Il n’est pas rare pour une personne adoptée de vivre des difficultés relationnelles et d’attachement. Les ruptures et discontinuités vécues à l’enfance (soit la séparation vécue avec leur mère biologique, les placements répétés dans des familles d’accueil ou la perte de repères causée par l’adoption internationale) peuvent avoir des effets néfastes sur les expériences relationnelles subséquentes (Ouellette, 2008).
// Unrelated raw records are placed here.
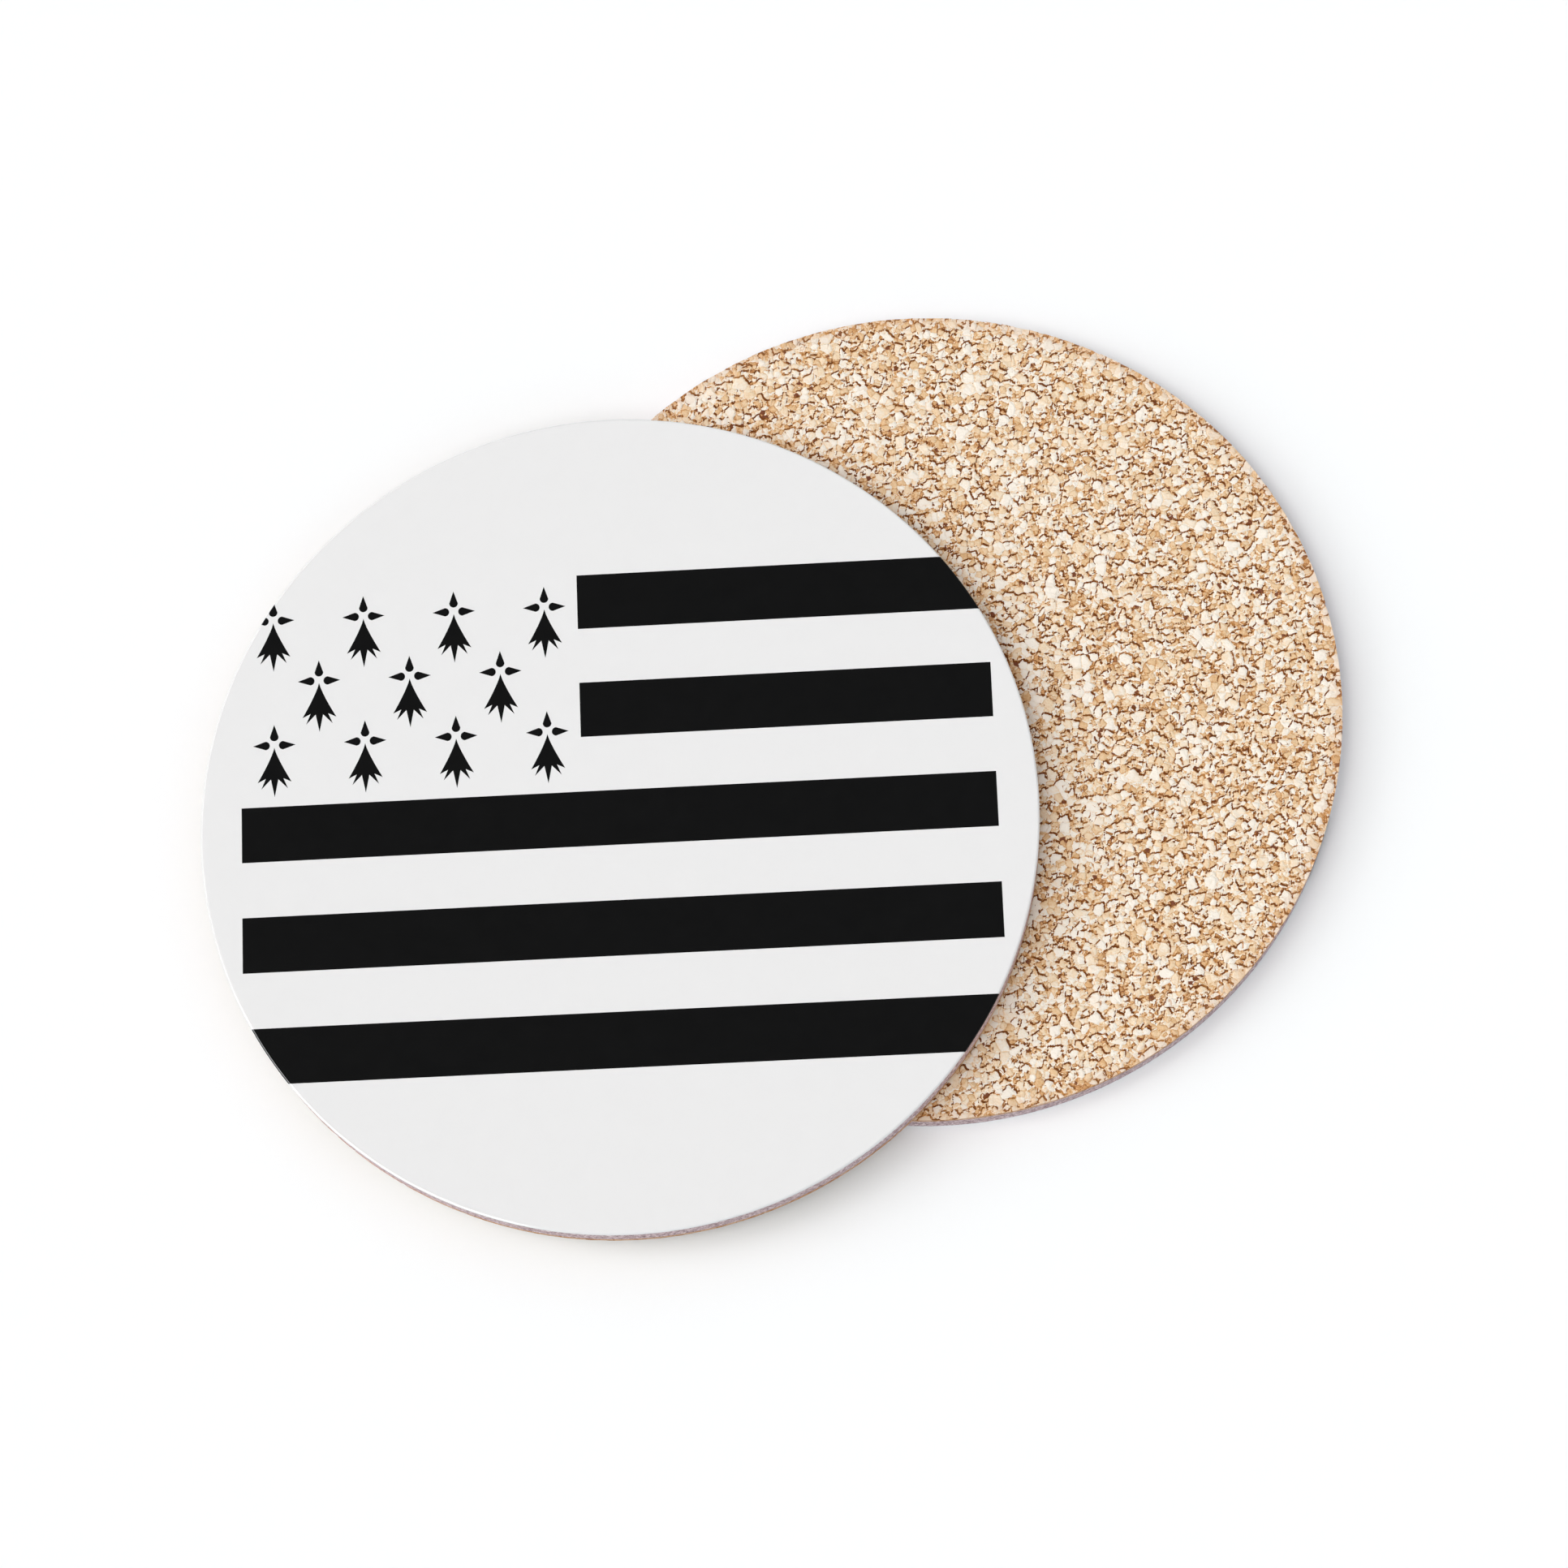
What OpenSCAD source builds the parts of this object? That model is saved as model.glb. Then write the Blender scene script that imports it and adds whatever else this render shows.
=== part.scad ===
// A pair of round drink coasters, one lying on the other: the upper shows its printed face,
// the lower lies on its face and shows its cork. Millimetres, +Z up. The origin is on the table,
// under the middle of the lower coaster.

/* [Coaster] */
// Diameter of a coaster
coaster_d = 95; // [60:1:140]
// Thickness of the fibreboard under the coat
board_t = 3; // [2:0.1:6]
// Thickness of the white gloss coat on the face
coat_t = 0.15; // [0.1:0.05:0.2]
// Radius of the rolled edge of the gloss face
arris_r = 0.3; // [0.25:0.05:0.8]
// Depth that the black print sinks into the coat
ink_t = 0.05; // [0.02:0.01:0.08]
// Thickness of the adhesive film between board and cork
film_t = 0.05; // [0.03:0.01:0.2]
// How far the adhesive film stays back from the rim
film_inset = 0.5; // [0.2:0.1:3]
// Thickness of the cork sheet
cork_t = 0.8; // [0.5:0.05:3]
// Rounding of the cut edge of the cork
cork_edge_r = 0.2; // [0.1:0.05:0.4]

/* [Print] */
// Height of one stripe, and of the white between two stripes
stripe_h = 6.4; // [4:0.1:8]
// White left between the long stripes and the rim, on the middle line
print_margin = 4.7; // [0.5:0.1:17.5]
// Width of the field of spots beside the two short stripes
field_w = 38.8; // [20:0.1:42]
// Height of one spot, from the tip of its clasp to the end of its tail
spot_h = 8.5; // [5:0.1:9]
// White left beside the outer spots of a full row
spot_margin = 1.36; // [0:0.01:5]
// White left above the first row of spots and below the last
row_margin = 1.15; // [0.2:0.05:2.6]
// How deep the side of a spot's tail bows in: 1 is straight
tail_bow = 1.23; // [1:0.01:1.6]

/* [Pair] */
// How far the upper coaster lies to the left of the lower one
shift_x = 35; // [0:0.5:40]
// How far the upper coaster lies in front of the lower one
shift_y = 11.9; // [0:0.1:20]
// How far the lower coaster is turned after it was laid on its face
lower_turn = 11; // [-180:1:180]

/* [Hidden] */
$fn = 180;
// Facets of a whole turn where the curve is under a millimetre
small_fn = 24;
// Radius of a coaster
coaster_r = coaster_d / 2;
// Heights of the joints between the layers, with the cork at the bottom
film_z = cork_t;
board_z = film_z + film_t;
coat_z = board_z + board_t;
coaster_t = coat_z + coat_t;
// Height at which the rolled edge starts, where the coat ends against a rebate of the board
arris_z = coaster_t - arris_r;
// Overrun of the cutting prisms past the faces that they cut
overrun = 1;
// The print has nine bands, five of them black, and the field is as high as four
band_count = 9;
field_bands = 4;
short_stripes = 2;
// Top and width of the print, which is centred on the coaster
print_top = band_count * stripe_h / 2;
print_w = coaster_d - 2 * print_margin;
// Rows of the field, and how many spots the outer rows hold
spot_rows = 3;
spots_in_row = 4;
// Points along each side of a tail
bow_steps = 8;
// The spot's own outline, as shares of its height
drop_length_share = 0.226;
drop_r_share = 0.058;
cross_gap_share = 0.061;
tail_top_share = 0.318;
// The tail's points and notches: share of the height from the middle line, then down from the top
outer_point_shares = [0.229, 0.798];
outer_notch_shares = [0.119, 0.745];
second_point_shares = [0.179, 0.888];
inner_notch_shares = [0.05, 0.756];
cork_color = [0.85, 0.7, 0.5];
film_color = [0.95, 0.93, 0.85];
board_color = [0.68, 0.6, 0.6];
coat_color = [0.93, 0.93, 0.93];
ink_color = [0.09, 0.09, 0.09];

// A disc whose upper edge is rounded, its underside at height zero
module rolled_disc(r, t, edge_r) {
    rotate_extrude() {
        square([r - edge_r, t]);
        square([r, t - edge_r]);
        translate([r - edge_r, t - edge_r])
            intersection() {
                circle(edge_r, $fn = small_fn);
                square(edge_r);
            }
    }
}

// The whole coaster down to a given depth below its finished face
module blank(depth) {
    rolled_disc(coaster_r - depth, coaster_t - depth, arris_r - depth);
}

// The skin between the finished face and a given depth, rolled over the arris to its foot
module skin(depth) {
    difference() {
        blank(0);
        blank(depth);
        cylinder(h = arris_z, r = coaster_r + overrun);
    }
}

// A teardrop that points along +Y, its round end towards the middle of the clasp
module drop() {
    r = drop_r_share * spot_h;
    translate([0, cross_gap_share * spot_h + r]) {
        circle(r, $fn = small_fn);
        polygon([[-r, 0], [r, 0], [0, drop_length_share * spot_h - r]]);
    }
}

// One side of the tail, from its tip down to the middle point
function tail_side(side) = concat(
    [for (i = [0:bow_steps]) let (s = i / bow_steps)
        [side * outer_point_shares[0] * spot_h * pow(s, tail_bow),
         -spot_h * (tail_top_share + s * (outer_point_shares[1] - tail_top_share))]],
    [for (p = [outer_notch_shares, second_point_shares, inner_notch_shares])
        [side * p[0] * spot_h, -p[1] * spot_h]]);

function reversed(points) = [for (i = [len(points) - 1:-1:1]) points[i]];

// One ermine spot: a clasp of three drops over a tail with five points, its top at the origin
module spot() {
    for (turn = [-90, 0, 90])
        translate([0, -(cross_gap_share + drop_length_share) * spot_h])
            rotate(turn)
                drop();
    polygon(concat(tail_side(1), [[0, -spot_h]], reversed(tail_side(-1))));
}

// The spots of the field: full rows at the top and bottom, the middle row set between them
module spot_field() {
    spot_w = 2 * (cross_gap_share + drop_length_share) * spot_h;
    spot_pitch = (field_w - 2 * spot_margin - spot_w) / (spots_in_row - 1);
    row_pitch = (field_bands * stripe_h - 2 * row_margin - spot_h) / (spot_rows - 1);
    middle_x = (field_w - print_w) / 2;
    first_y = print_top - row_margin;
    for (row = [0:spot_rows - 1]) {
        count = row % 2 == 0 ? spots_in_row : spots_in_row - 1;
        for (i = [0:count - 1])
            translate([middle_x + (i - (count - 1) / 2) * spot_pitch, first_y - row * row_pitch])
                spot();
    }
}

// The five black stripes: two short ones beside the field, three over the whole width
module stripe_bands() {
    for (i = [0:2:band_count - 1]) {
        left = i / 2 < short_stripes ? field_w : 0;
        translate([left - print_w / 2, print_top - (i + 1) * stripe_h])
            square([print_w - left, stripe_h]);
    }
}

// A part of the print as a thin inlay in the skin of the coat
module inlay() {
    intersection() {
        skin(ink_t);
        linear_extrude(height = coaster_t + overrun)
            children();
    }
}

// The pieces of one coaster, cork down, in the order in which they are laid up
module cork() {
    color(cork_color)
        mirror([0, 0, 1])
            translate([0, 0, -cork_t])
                rolled_disc(coaster_r, cork_t, cork_edge_r);
}

module adhesive() {
    color(film_color)
        translate([0, 0, film_z])
            cylinder(h = film_t, r = coaster_r - film_inset);
}

module hardboard() {
    color(board_color)
        translate([0, 0, board_z]) {
            cylinder(h = arris_z - board_z, r = coaster_r);
            rolled_disc(coaster_r - coat_t, board_t, arris_r - coat_t);
        }
}

module gloss_coat() {
    color(coat_color)
        difference() {
            skin(coat_t);
            inlay() {
                stripe_bands();
                spot_field();
            }
        }
}

module stripes() {
    color(ink_color)
        inlay() stripe_bands();
}

module spots() {
    color(ink_color)
        inlay() spot_field();
}

// Places of the two coasters: the upper on the lower, the lower turned over on its face
module upper_place() {
    translate([-shift_x, -shift_y, coaster_t])
        children();
}

module lower_place() {
    rotate(lower_turn)
        translate([0, 0, coaster_t])
            rotate([0, 180, 0])
                children();
}

upper_place() cork();  // upper_cork
upper_place() adhesive();  // upper_adhesive
upper_place() hardboard();  // upper_hardboard
upper_place() gloss_coat();  // upper_gloss_coat
upper_place() stripes();  // upper_stripes
upper_place() spots();  // upper_spots
lower_place() cork();  // lower_cork
lower_place() adhesive();  // lower_adhesive
lower_place() hardboard();  // lower_hardboard
lower_place() gloss_coat();  // lower_gloss_coat
lower_place() stripes();  // lower_stripes
lower_place() spots();  // lower_spots
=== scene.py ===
import math
import random

import bpy
from mathutils import Euler, Matrix, Vector
from mathutils.geometry import delaunay_2d_cdt


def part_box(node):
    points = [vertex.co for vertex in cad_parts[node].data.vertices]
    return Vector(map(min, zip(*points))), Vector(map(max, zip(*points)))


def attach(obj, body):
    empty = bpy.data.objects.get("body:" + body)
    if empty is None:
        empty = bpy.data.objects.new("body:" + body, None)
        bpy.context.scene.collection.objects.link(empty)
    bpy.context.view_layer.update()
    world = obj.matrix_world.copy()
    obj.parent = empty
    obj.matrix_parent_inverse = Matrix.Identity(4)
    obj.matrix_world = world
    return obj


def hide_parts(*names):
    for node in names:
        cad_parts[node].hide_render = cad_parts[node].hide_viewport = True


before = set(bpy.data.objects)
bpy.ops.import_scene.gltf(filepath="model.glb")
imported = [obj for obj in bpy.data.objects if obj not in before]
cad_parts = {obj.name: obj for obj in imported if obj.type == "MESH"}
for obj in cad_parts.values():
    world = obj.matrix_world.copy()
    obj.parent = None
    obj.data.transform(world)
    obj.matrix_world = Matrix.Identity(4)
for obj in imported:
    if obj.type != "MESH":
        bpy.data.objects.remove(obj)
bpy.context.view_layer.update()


# Cork sheets. Each is cut from a block of cork grains bound with a little glue, so its face is a
# paving of pale broken grains of many sizes with brown hollows between them.
MM = 0.001
LOWER_TURN = math.radians(11)
cork_low, cork_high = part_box("upper_cork")
upper_middle = (cork_low + cork_high) / 2
coaster_r = round((cork_high.x - cork_low.x) / 2 / MM, 1) * MM
cork_t = cork_high.z - cork_low.z
coaster_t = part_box("upper_gloss_coat")[1].z - cork_low.z

# Where the two coasters lie: the upper with its cork down, the lower turned over on its face
places = {
    "upper": Matrix.Translation((upper_middle.x, upper_middle.y, cork_low.z)),
    "lower": (
        Matrix.Rotation(LOWER_TURN, 4, "Z")
        @ Matrix.Translation((0, 0, coaster_t))
        @ Matrix.Rotation(math.pi, 4, "Y")
    ),
}


def only(piece):
    """Selects one piece and nothing else."""
    bpy.ops.object.select_all(action="DESELECT")
    piece.select_set(True)
    bpy.context.view_layer.objects.active = piece


def lay(piece, side):
    """Puts a piece that was modelled cork down at the origin into its coaster, and lets it ride there."""
    only(piece)
    piece.matrix_world = places[side]
    bpy.ops.object.transform_apply(location=True, rotation=True, scale=True)
    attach(piece, side + "_coaster")


# A crumb is the smallest bit of cork, and a grain is one crumb or a few that hold together
CORK_SEED = 11
LARGEST_CRUMB = 1.0 * MM
SMALLEST_CRUMB = 0.46 * MM
CRUMB_TRIES = 150000
CRUMBS_IN_GRAIN = (1, 1, 1, 1, 1, 1, 2, 2, 3)
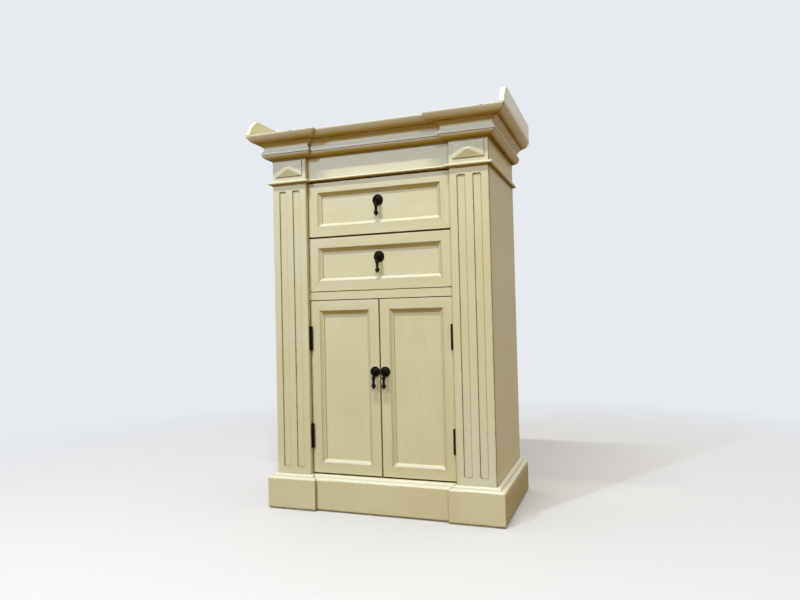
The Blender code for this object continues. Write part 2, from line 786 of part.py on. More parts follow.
def door_leaf(sign, z):
    """A hinge's door half: the middle knuckle, bored for the pin, and the leaf on the door's edge."""
    low_z, high_z = z - hinge_length / 2, z + hinge_length / 2
    third = hinge_length / 3
    edge_x = half_opening - front_gap
    leaf_x = sorted((sign * edge_x, sign * (edge_x - leaf_thickness)))
    x = sign * hinge_x
    start, end = low_z + third + knuckle_gap, high_z - third - knuckle_gap
    knuckle = raw_cylinder(knuckle_radius, (x, hinge_y, start), (x, hinge_y, end))
    leaf = raw_box((leaf_x[0], recess_y + leaf_pocket, low_z), (leaf_x[1], leaf_back_y(), high_z))
    tab = raw_box((leaf_x[0], hinge_y + knuckle_radius / 2, start), (leaf_x[1], recess_y + 2 * leaf_pocket, end))
    bore = raw_cylinder(hinge_pin_radius + hinge_bore_clearance, (x, hinge_y, low_z), (x, hinge_y, high_z), 12)
    return welded([leaf, tab, knuckle], [bore])


def make_hinges(side, sign):
    """A pair of butt hinges; it returns the halves that move with the door."""
    moving = []
    for place, z in zip(("lower", "upper"), hinge_heights()):
        name = side + "_" + place + "_hinge"
        finish(case_leaf(sign, z), name + "_case_leaf", black_iron, smooth=True)
        moving.append(finish(door_leaf(sign, z), name + "_door_leaf", black_iron, smooth=True))
    return moving


def make_door(side, sign):
    """A door: its frame, let in for the hinge leaves, its panel, the leaves and its pull."""
    name = side + "_door"
    edge_x = half_opening - front_gap
    x_pair = sorted((sign * meeting_gap / 2, sign * edge_x))
    frame, panel = frame_with_panel(name, (x_pair[0], floor_z + front_gap), (x_pair[1], door_top_z - front_gap),
                                    recess_y)
    for z in hinge_heights():
        x_cut = sorted((sign * (edge_x + cut_over), sign * (edge_x - leaf_thickness - leaf_pocket)))
        cut(frame, raw_box((x_cut[0], recess_y - cut_over, z - hinge_length / 2 - leaf_pocket),
                           (x_cut[1], leaf_back_y() + leaf_pocket, z + hinge_length / 2 + leaf_pocket)))
    pull_x = sign * (meeting_gap / 2 + frame_width / 2)
    pull = make_pull(name, pull_x, floor_z + door_pull_height, recess_y)
    swing = new_axis(name + "_axis", (sign * hinge_x, hinge_y, (floor_z + door_top_z) / 2))
    ride(swing, [frame, panel] + make_hinges(side, sign) + pull)


make_case()
make_front_boards()
make_belts()
make_gallery()
make_runners()
make_shelf()
make_catch()
for side_name, side_sign in sides:
    make_pilaster(side_name, side_sign)
    make_door(side_name, side_sign)
make_drawer("lower_drawer", lower_drawer_z, lower_drawer_height)
make_drawer("upper_drawer", upper_drawer_z, upper_drawer_height)
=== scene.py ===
"""The look of a small painted cupboard: two drawers over a pair of doors, between fluted pilasters.

Each board, moulding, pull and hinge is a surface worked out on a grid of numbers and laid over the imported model's
piece of the same name. Metres, +Z up; the front faces -Y and x runs across it.
"""

import json
import math

import bpy
import numpy as np
from bpy.props import FloatProperty, FloatVectorProperty, IntProperty, PointerProperty
from mathutils import Matrix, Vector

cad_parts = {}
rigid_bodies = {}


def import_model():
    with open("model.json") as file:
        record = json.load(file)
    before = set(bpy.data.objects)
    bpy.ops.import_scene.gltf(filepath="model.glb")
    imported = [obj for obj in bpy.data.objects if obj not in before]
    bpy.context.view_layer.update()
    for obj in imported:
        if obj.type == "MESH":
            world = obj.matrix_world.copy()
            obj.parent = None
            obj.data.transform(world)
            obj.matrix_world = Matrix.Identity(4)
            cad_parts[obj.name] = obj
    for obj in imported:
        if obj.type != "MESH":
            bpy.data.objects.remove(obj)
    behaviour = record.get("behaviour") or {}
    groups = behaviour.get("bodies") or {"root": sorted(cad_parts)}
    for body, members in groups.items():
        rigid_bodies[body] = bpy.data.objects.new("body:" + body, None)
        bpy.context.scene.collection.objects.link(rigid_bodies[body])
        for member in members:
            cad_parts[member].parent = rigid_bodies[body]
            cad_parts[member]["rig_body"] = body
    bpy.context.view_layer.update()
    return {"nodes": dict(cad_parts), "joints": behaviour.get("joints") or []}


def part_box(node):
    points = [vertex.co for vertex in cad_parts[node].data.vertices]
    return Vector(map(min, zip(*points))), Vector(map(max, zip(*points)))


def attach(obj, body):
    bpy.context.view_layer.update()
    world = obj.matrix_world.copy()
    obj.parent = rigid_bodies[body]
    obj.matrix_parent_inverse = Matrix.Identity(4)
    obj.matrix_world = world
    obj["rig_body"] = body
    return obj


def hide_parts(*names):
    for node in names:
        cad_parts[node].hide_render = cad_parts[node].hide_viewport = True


bl_info = {
    "name": "Painted Cupboard",
    "version": (1, 0, 0),
    "blender": (4, 5, 0),
    "location": "View3D > Sidebar > Cupboard",
    "description": "Lays painted boards, mouldings, pulls and hinges over the cupboard's fixed frame",
    "category": "Add Mesh",
}

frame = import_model()

SIDES = (("left", -1), ("right", 1))
FRONTS = ("upper_drawer", "lower_drawer", "left_door", "right_door")


def low_high(node):
    """The lowest and highest corners of one of the model's pieces, as arrays."""
    low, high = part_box(node)
    return np.array(low), np.array(high)


# Sizes and colours ------------------------------------------------------------------------------------------

def length(name, description, default):
    return FloatProperty(name=name, description=description, default=default, min=0.0, unit="LENGTH", precision=5)


def share(name, description, default, top=1.0):
    return FloatProperty(name=name, description=description, default=default, min=0.0, max=top, subtype="FACTOR")


def colour(name, description, default):
    return FloatVectorProperty(name=name, description=description, default=default, size=3, min=0.0, max=1.0,
                               subtype="COLOR")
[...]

La personne adoptée, tout comme une personne ayant vécu un trauma complexe, peut développer un type d’attachement insécurisant, soit en gardant ses distances (style évitant) ou en recherchant la présence constante de l’autre (style ambivalent).
L’objectif de cet article est de comprendre comment les problèmes relationnels et d’attachement occasionnés par le trauma complexe peuvent s’apparenter à ceux causés par l’adoption.
Comment est-ce que le modèle d’attachement adopté par un enfant est affecté par un trauma complexe ?
Lorsqu’un événement traumatique se produit, la capacité d’un enfant à développer un type d’attachement sécurisant est compromise (Godbout, Milot et Collin-Vézina, 2019). Il est plus enclin à développer un style insécurisant (i.e. ambivalent, évitant ou désorganisé). L’enfant risque d’internaliser une perception de soi et de l’autre négative et de normaliser la dynamique ambigüe (un parent qui produit des comportements pouvant être à la fois une source de peur et de réconfort).
Il est fréquent qu’à l’âge adulte la personne ayant vécu un trauma complexe reproduise ces patrons dans ses relations amoureuses ou d’amitié. Par exemple, une personne ayant vécu de la violence psychologique à l'enfance serait attirée par un.e partenaire qui ne tiendrait pas compte de ses besoins affectifs, ce qui pourrait aller au dénigrement et aux insultes. Cette tendance est aussi observée chez certaines personnes adoptées dans le choix d’ami.e et de partenaire amoureux qui entretient une relation instable et insécurisante avec elle en la quittant à répétition (reproduisant l’abandon vécu).
Comment ce modèle suit-il ou diffère-t-il en contexte d’adoption ?
En contexte d’adoption, la personne adoptée peut aussi développer un type d’attachement insécurisant puisque sa sécurité a été chamboulée par la séparation vécue en bas âge, notamment la séparation avec sa mère biologique. Il est possible que cette séparation puisse engendrer un sentiment de vulnérabilité et d’insécurité face à son environnement et la personne adoptée peut percevoir les gens comme une source de danger. Dès son jeune âge, elle risque d’adopter une attitude distante avec les gens, incluant ses parents adoptifs. Elle les rejette avant qu’ils ne puissent le faire, ce qui blesse ou confond ses parents. De l’autre versant, elle souhaite ardemment la présence constante de ses parents.
Que se passe-t-il à l’âge adulte ?
Si les difficultés d’attachement ne sont pas identifiées ou remédiées à l’enfance, l’insécurité perdure à l’âge adulte, que ce soit en contexte de trauma complexe ou d’adoption. L’enfant ambivalent, évitant ou désorganisé deviendra un adulte détaché (indépendant au niveau affectif), préoccupé (insécure au niveau affectif) ou non résolu (craintif au niveau affectif) (Daigle, 2020). Il est important de comprendre que le style d’attachement peut changer avec le temps et des expériences diversifiées. Il est donc possible d’avoir été un enfant évitant et d’être un adulte préoccupé ou d’être un enfant ambivalent qui est aujourd’hui un adulte autonome (type d’attachement sécurisant). Ce changement est possible lorsque la personne développe une relation sécurisante avec une autre personne de confiance (p. ex. ami, frère, soeur, parent, conjoint.e, thérapeute).
Conclusion
Le trauma complexe et l’adoption peuvent causer des difficultés relationnelles et d’attachement à l’enfance et qui perdurent à l’âge adulte. La souffrance vécue lors de la séparation avec les figures significatives en bas âge (p.ex.: la mère biologique) engendre généralement une dualité chez certaines personnes adoptées. D’une part, elle souhaite être proche, être sécurisée, être connectée aux autres. D’autre part, elle évite systématiquement des relations intimes afin d’éviter des échecs relationnels, de deuil et la perte. Le passage d’un attachement insécurisant à sécurisant est possible, mais difficile. Il requiert beaucoup de travail sur soi et dans certains cas, l’aide externe d’un.e thérapeute spécialisé.e.